Cercana ya, en un arco temporal, a cumplir 500 años de su fundación por Ignacio de Loyola en 1540, la Compañía de Jesús ha sido un actor fundamental en la educación alrededor del mundo.
Quizá los discípulos de Ignacio estén preparando, desde ahora, un documento como aquel intitulado “Imago primi saeculi”, que, como publicación conmemorativa por su primer centenario, editaron los jesuitas de Amberes en 1640, mismo que “expresaba de manera inequívoca el orgullo que sus autores tenían de sí mismos”, como lo apunta Markus Friedrich en su obra “Los jesuitas. Inicio, supresión, resurgimiento” (UIA, 2024).
El primer paso se dio cuando el fundador aceptó a estudiantes laicos en el colegio de Gandía (Valencia), en 1546, ciudad de la que fue cuarto duque quien, en ese mismo año, ingresó a la Compañía (de la que llegó a ser su tercer Prepósito General) tras la muerte de su esposa Leonor de Castro: Francisco de Borja. Más tarde, en 1548, se fundó el colegio de Messina (Sicilia), a la que siguieron los de Coímbra, Colonia, Ingolstadt, Padua, Palermo, Roma. A la muerte de San Ignacio, en 1556, había “35 colegios; en 1586, año de la publicación del Código Educativo, 162; y, en 1620, 300, cuando los jesuitas sumaban ya diez mil en todo el mundo” (“El Código Educativo de la Compañía de Jesús”, Ernesto Meneses, UIA, 1988).
En todos y cada uno de dichos colegios se implantó el modelo (orden y método pedagógicos) de la Universidad de París, en cuyo Colegio de Santa Bárbara, Íñigo y algunos de los fundadores habían estudiado, condensado en cinco proposiciones: “primera, instruir sólidamente a los estudiantes en los fundamentos de gramática; segunda, establecer una jerarquía en las clases, de acuerdo con la capacidad de los estudiantes: cada clase tendría un grado superior de dificultad y un maestro propio; tercera, señalar una sucesión en los estudios, desde la clase inferior de gramática, pasando por las humanidades y retórica, hasta los cursos de filosofía, matemáticas, etc., y teología, para evitar la dispersión de las lecciones…; cuarta, exigir a los alumnos la diligente asistencia a clases; quinta, hacer acompañar las lecciones con abundancia de ejercicios.” (Ibidem).

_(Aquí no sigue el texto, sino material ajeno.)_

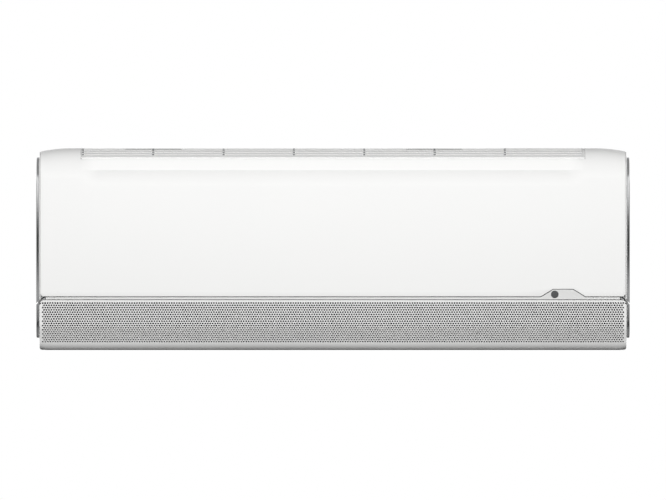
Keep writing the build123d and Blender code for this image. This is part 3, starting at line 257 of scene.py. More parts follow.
def edit_all():
    """Open the active piece in edit mode, with all of it selected."""
    bpy.ops.object.mode_set(mode="EDIT")
    bpy.ops.mesh.select_all(action="SELECT")


def finish_mesh(degrees=30, recalculate=True):
    """Merge doubles, face outwards, place in the mesh, smooth by angle."""
    edit_all()
    bpy.ops.mesh.remove_doubles(threshold=weld)
    if recalculate:
        bpy.ops.mesh.normals_make_consistent(inside=False)
    bpy.ops.object.mode_set(mode="OBJECT")
    bpy.ops.object.transform_apply(location=True, rotation=True, scale=True)
    bpy.ops.object.shade_smooth_by_angle(angle=math.radians(degrees))


def modify(kind, **settings):
    """Add a modifier to the active piece with its settings, and apply it."""
    made = bpy.context.object.modifiers.new(kind, kind)
    for key, value in settings.items():
        setattr(made, key, value)
    bpy.ops.object.modifier_apply(modifier=made.name)


def face_out():
    """Turn all faces of the active closed piece outwards."""
    edit_all()
    bpy.ops.mesh.normals_make_consistent(inside=False)
    bpy.ops.object.mode_set(mode="OBJECT")


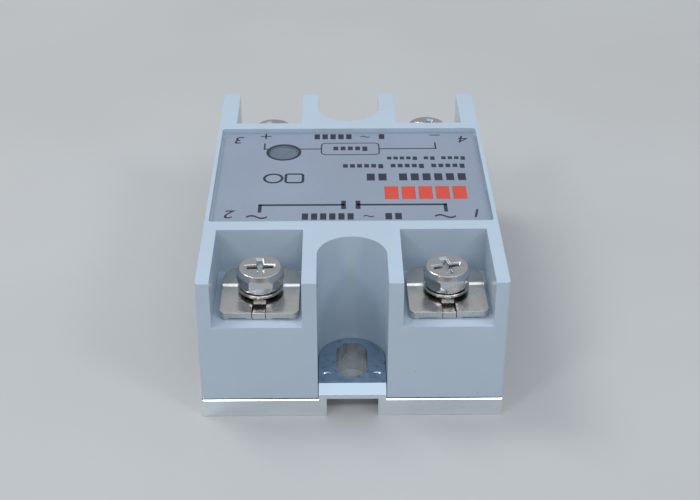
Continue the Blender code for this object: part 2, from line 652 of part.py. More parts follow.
def snubber_capacitor(finish):
    """The snubber's boxed film capacitor, on two leads."""
    x, y = CAPACITOR_AT
    w, d, h = (side / 2 for side in CAPACITOR_SIZE)
    foot = BOARD_TOP + 0.3 * MM
    body = place(box_mesh("snubber_capacitor", ((x - w) * MM, (x + w) * MM), ((y - d) * MM, (y + d) * MM),
                          (foot, foot + 2 * h * MM)), "snubber_capacitor", PARTS, finish)
    bevel(body, 0.35 * MM)
    leads_down(body, [((x - 5.0) * MM, y * MM), ((x + 5.0) * MM, y * MM)], foot + MM)
    return body


def optocoupler(finish):
    """The opto-isolator: a moulded block whose six legs are three staples through it."""
    x, y = OPTOCOUPLER_AT
    w, d, h = OPTOCOUPLER_SIZE
    foot = BOARD_TOP + 0.5 * MM
    across, along = ((x - 3.2) * MM, (x + 3.2) * MM), ((y - w / 2) * MM, (y + w / 2) * MM)
    body = place(box_mesh("optocoupler", across, along, (foot, foot + h * MM)), "optocoupler", PARTS, finish)
    bevel(body, 0.25 * MM, segments=1)
    half, thick, shoulder = 3.81 * MM, 0.25 * MM, foot + 1.9 * MM
    near, far = half - thick / 2, half + thick / 2
    under, over = shoulder - thick / 2, shoulder + thick / 2
    staple = [(-far, LEAD_TIP), (-near, LEAD_TIP), (-near, under), (near, under), (near, LEAD_TIP),
              (far, LEAD_TIP), (far, over), (-far, over)]
    for row in (-1, 0, 1):
        boolean(body, outline_mesh("legs", staple, 0.6 * MM, facing="Y"), "UNION",
                at=(x * MM, (y + row * 2.54) * MM, 0))
    return body


def limiter_transistor(finish):
    """A small transistor with one flat side, which limits the input's current."""
    x, y = TRANSISTOR_AT
    foot = BOARD_TOP + 1.5 * MM
    body = place(cylinder_mesh("limiter_transistor", x * MM, y * MM, TRANSISTOR_RADIUS * MM,
                               (foot, foot + 3.0 * MM), 20), "limiter_transistor", PARTS, finish)
    boolean(body, box_mesh("flat", ((x + 1.3) * MM, (x + 4) * MM), ((y - 4) * MM, (y + 4) * MM),
                           (foot - MM, foot + 5 * MM)))
    leads_down(body, [(x * MM, (y + row * 1.6) * MM) for row in (-1, 0, 1)], foot + MM)
    return body


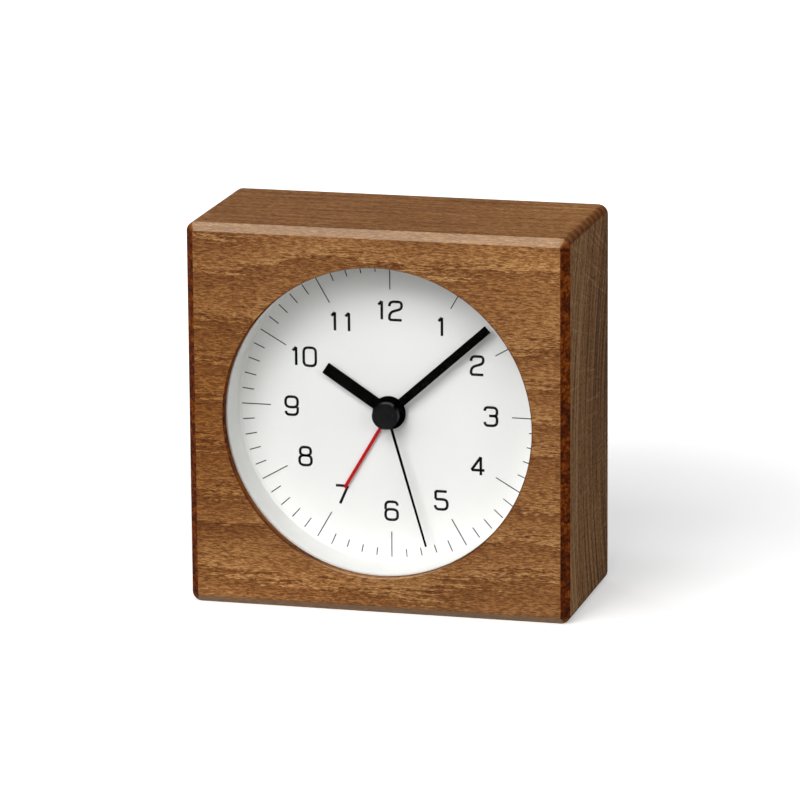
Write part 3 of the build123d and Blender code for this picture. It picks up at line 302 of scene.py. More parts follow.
def stained_wood(colours):
    """Beech-like hardwood, planed, stained and wiped with oil, with its grain running across the clock.

    The pith lay behind the block, so the growth layers are arcs round it: lines along the top, upright lines
    on the ends, and broad bands with one ragged edge on the face. The fibres run along X and show as short
    wavy streaks on the face and as speckles on the ends, where thin light rays fan out from the pith. The
    bevels and the rounded corners cut across the fibres and soak up the most stain."""
    material = new_material("stained_wood")
    # Millimetres: the block's place from the pith, and its mean distance, the widths of bands and layers, the
    # dial's centre from the pith, and a radius just past the wall of the dial's opening
    pith = (0.0, -128.0, -44.0)
    mean_radius = 133.0
    band_width, layer_width = 11.0, 4.6
    dial_centre = (0.0, 0.0, 11.0)
    past_opening = 46.0
    # Place round the pith: along the fibres, out from the pith, and round it
    place = add_node(material, "ShaderNodeTexCoord", output="Object")
    from_pith = add_node(material, "ShaderNodeMapping", {
        "Vector": place, "Location": pith, "Scale": (1 / MM,) * 3,
    })
    along = add_node(material, "ShaderNodeSeparateXYZ", (from_pith,), output="X")
    behind = add_node(material, "ShaderNodeSeparateXYZ", (from_pith,), output="Y")
    above = add_node(material, "ShaderNodeSeparateXYZ", (from_pith,), output="Z")
    across = add_node(material, "ShaderNodeCombineXYZ", (0.0, behind, above))
    radius = add_node(material, "ShaderNodeVectorMath", (across,), output="Value", operation="LENGTH")
    ahead = add_node(material, "ShaderNodeMath", (behind, -1.0), operation="MULTIPLY")
    angle = add_node(material, "ShaderNodeMath", (above, ahead), operation="ARCTAN2")
    arc = add_node(material, "ShaderNodeMath", (angle, mean_radius), operation="MULTIPLY")
    grown = add_node(material, "ShaderNodeCombineXYZ", (along, radius, arc))
    # Noises, each with the length of its grain along those three ways, stretched to run from 0 to 1. Single
    # fibres, pores and rays are finer than these, which are drawn as the bundles of them that show
    patterns = {}
    for name, lengths, detail, roughness, low, high in (
        ("fibres", (1.9, 0.3, 0.3), 2.0, 0.75, 0.38, 0.62),
        ("streaks", (22, 1.6, 1.1), 4.0, 0.62, 0.36, 0.64),
        ("warp", (110, 34, 34), 2.0, 0.5, 0.3, 0.7),
        ("pores", (2.4, 0.45, 0.45), 2.0, 0.5, 0.6, 0.7),
        ("lines", (30, 1.2, 60), 3.0, 0.65, 0.37, 0.63),
        ("rays", (30, 36, 0.8), 1.0, 0.5, 0.62, 0.7),
        ("patches", (12, 3, 2), 2.0, 0.5, 0.38, 0.62),
        ("speckles", (2.0, 0.7, 0.8), 3.0, 0.75, 0.4, 0.6),
    ):
        stretched = add_node(material, "ShaderNodeVectorMath", (grown, lengths), operation="DIVIDE")
        noise = add_node(material, "ShaderNodeTexNoise", {
            "Vector": stretched, "Scale": 1.0, "Detail": detail, "Roughness": roughness, "Distortion": 0.2,
        })
        patterns[name] = add_node(material, "ShaderNodeMapRange", (noise, low, high))
    # Bands on the face, paling suddenly and darkening slowly, with their edges torn by the fibres
    torn = add_node(material, "ShaderNodeMath", (patterns["fibres"], 1.6, arc), operation="MULTIPLY_ADD")
    torn = add_node(material, "ShaderNodeMath", (patterns["streaks"], 5.0, torn), operation="MULTIPLY_ADD")
    torn = add_node(material, "ShaderNodeMath", (patterns["warp"], 14.0, torn), operation="MULTIPLY_ADD")
    bands = add_node(material, "ShaderNodeMath", (torn, band_width), operation="DIVIDE")
    bands = add_node(material, "ShaderNodeMath", (bands,), operation="FRACT")
    bands = add_node(material, "ShaderNodeValToRGB", (bands,), stops=[
        (0.0, 0.0), (0.1, 1.0), (0.3, 0.9), (1.0, 0.0),
    ])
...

Inaugurado en 1551, el Colegio Romano —que se convertiría, en 1565, en la actual Universidad Gregoriana, gracias al apoyo del Papa Gregorio XIII— pretendió ser el ideal educativo de la Orden, para lo cual Ignacio mandó llamar al grupo más prominente de maestros, con un objetivo de largo alcance: que estos jóvenes ahí formados implantaran, más adelante, el modelo educativo en otras instituciones de la propia Compañía; de ahí su importancia en la formulación del Código Educativo o “Ratio Studiorum Societatis Jesu”: “como su claustro de profesores era de índole internacional, puede decirse que las mejores tradiciones académicas de los diferentes países influyeron en la elaboración del Código Educativo de la Orden, cuyo fundamento aparecía ya en las Constituciones escritas por San Ignacio” (Ibidem).
Estos aspectos del modelo, además del principio innovador de la educación jesuítica de la gratuidad de los estudios, nos invitan a reflexionar en qué medida las instituciones educativas actuales son herederas del espíritu y método de las medievales y renacentistas, o algunas de ellas se han convertido, más bien, en meras empresas o agentes económicos de la educación.